Mondale exhibited not so much a false modesty as a calculated modesty. When asked if he thought he played some role in Carter’s close 1976 victory over Gerald Ford, he cautioned, “You get spanked for bragging out here.” He laid out the case for where he might have helped Carter but said that he’d “rather others conclude what effect that had. You know, I think it was effective, but I don’t know.”

There is a downside for vice presidents who are deeply invested in their president’s administration. Their successes are your successes, true. And their failures are your failures.

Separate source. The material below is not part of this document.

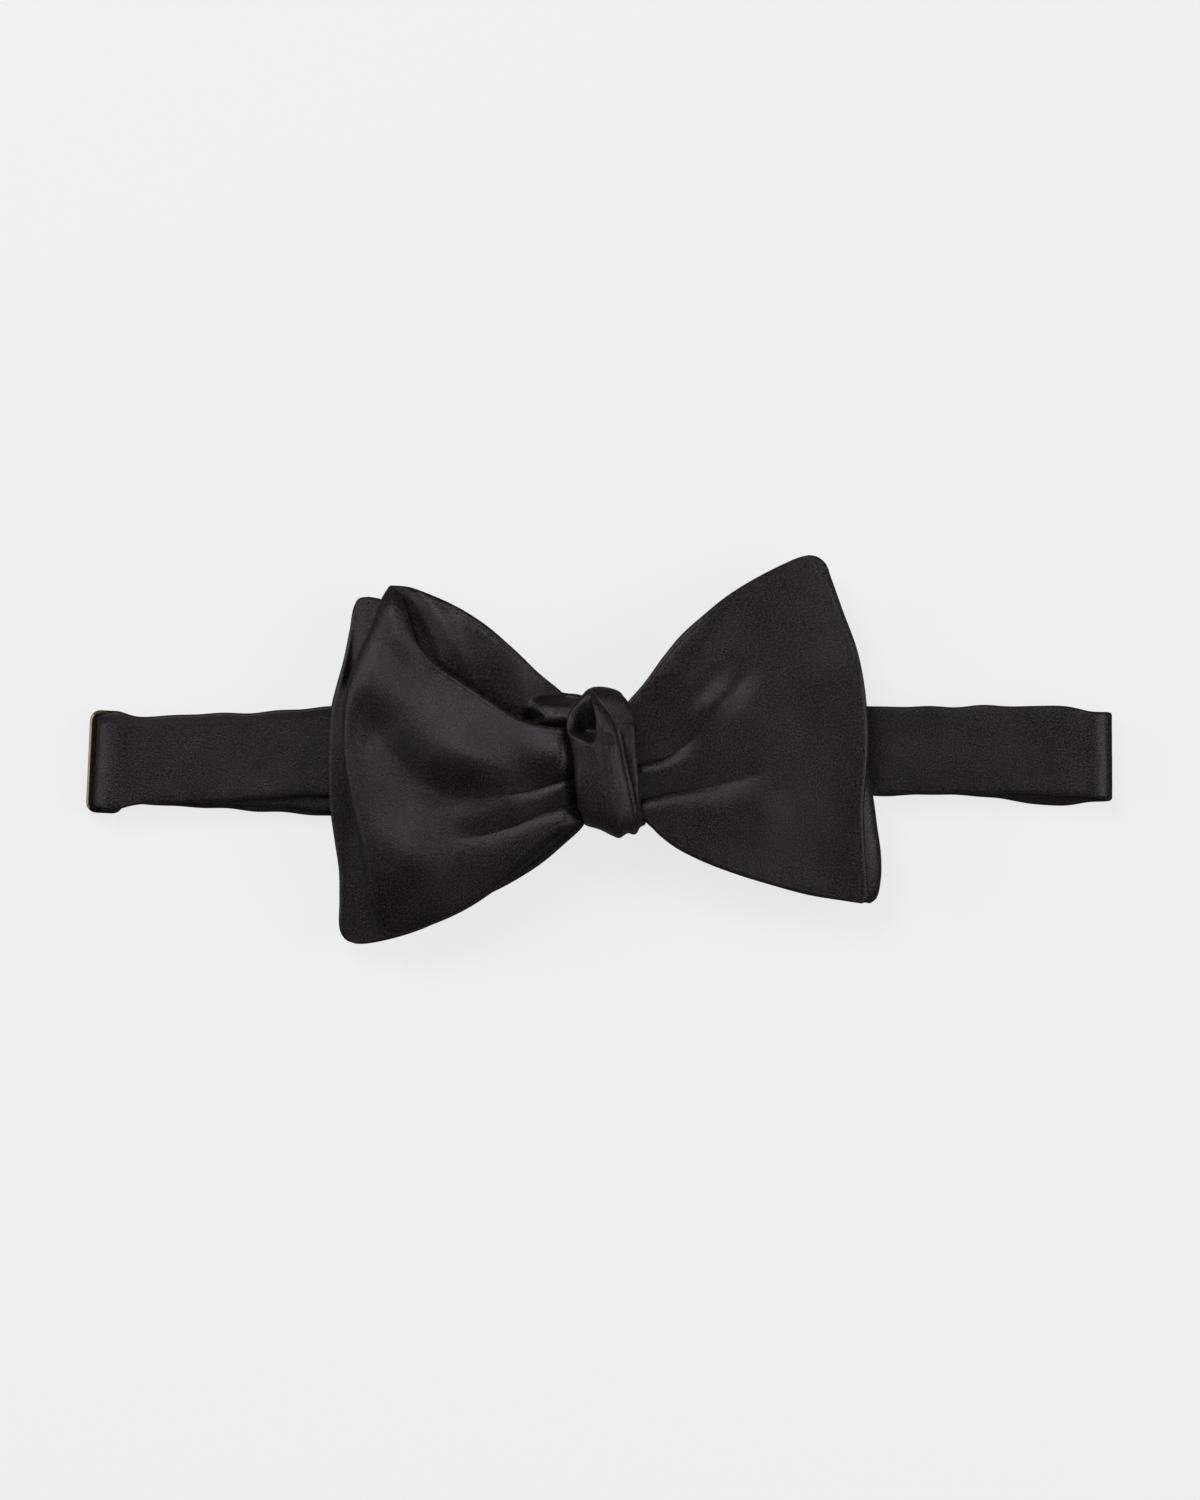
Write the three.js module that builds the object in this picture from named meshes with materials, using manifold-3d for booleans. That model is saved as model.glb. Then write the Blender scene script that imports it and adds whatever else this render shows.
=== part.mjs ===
// Self-tied silk bow tie on an adjustable neckband, lying flat on its back.
// Millimetres. +X runs along the neckband, +Y is the top of the bow as worn, +Z is its front.
// The origin is in the middle of the footprint, on the surface that the tie lies on.
import * as THREE from "three";
import { mergeVertices } from "three/addons/utils/BufferGeometryUtils.js";
import Module from "manifold-3d";

// ---------------------------------------------------------------- driving dimensions
const HALF_LENGTH = 116.6; // from the middle to each end of the flattened neckband

const BAND_WIDTH = 20;
const BAND_THICK = 1.2; // satin, interlining and satin again
const SATIN_WALL = 0.3; // the satin tube around a band's interlining
const BAND_INTERLINING = 0.3;
const BAND_INTERLINING_WIDTH = 18.8;
const LOOP_RADIUS = 3; // of the band's middle, where it turns back at either end

const PANEL = 0.4; // one satin panel of a wing
const INTERLINING = 0.4;
const PLY_PITCH = 0.6; // from the interlining's middle to a satin panel's middle
const STEPS = { tip: 9, leaf: 7, turn: 4, across: 7 }; // of the wings' surfaces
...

The closeness can lead to a lack of perspective about why you lost and make it that much harder to mount a comeback. In Mondale’s estimation, the Democrats lost in 1980 because “the ball kept bouncing against us.”

They were unlucky, he said, cursed with “very high inflation . . . high interest rates . . . the capture of our hostages in Iran . . . the invasion of Afghanistan by the Soviets. . . . And then we had a Democratic challenge and a third-party challenge.” It all made for a “very tough year.” And then, four years later, voters already had fixed in their minds what a Mondale administration might look like.

Was it a wrong impression? I pressed Mondale on the Iran question because he was willing to admit something extraordinary but then deny what most people would take to be its plain meaning.

In November 1979, Iranian militants seized 52 Americans in the U.S. embassy in Tehran. The new Islamic government took custody of the Americans. The Carter administration negotiated for the release of the hostages for more than a year but failed to win their release.

Then Reagan was elected. Carter said during the presidential debate that the world’s biggest problem was nuclear proliferation. Reagan argued instead that the two key problems were Soviet ambition and American weakness, and he telegraphed a willingness to use force when necessary.

Here is what Carter’s former vice president admitted to me in 2007: “[Ayatollah Ruhollah] Khomeini, sweet guy, released our hostages the minute Reagan was sworn in. The minute.”

A straightforward interpretation of these events would be that Khomeini feared what Reagan might do about the hostage situation and decided not to take any chances.

Now listen in on Mondale’s interpretation.

“I think if we had been reelected, he might have released them earlier. I don’t know. He was kind of a mean old man, and I think he was playing cat and mouse with those people.”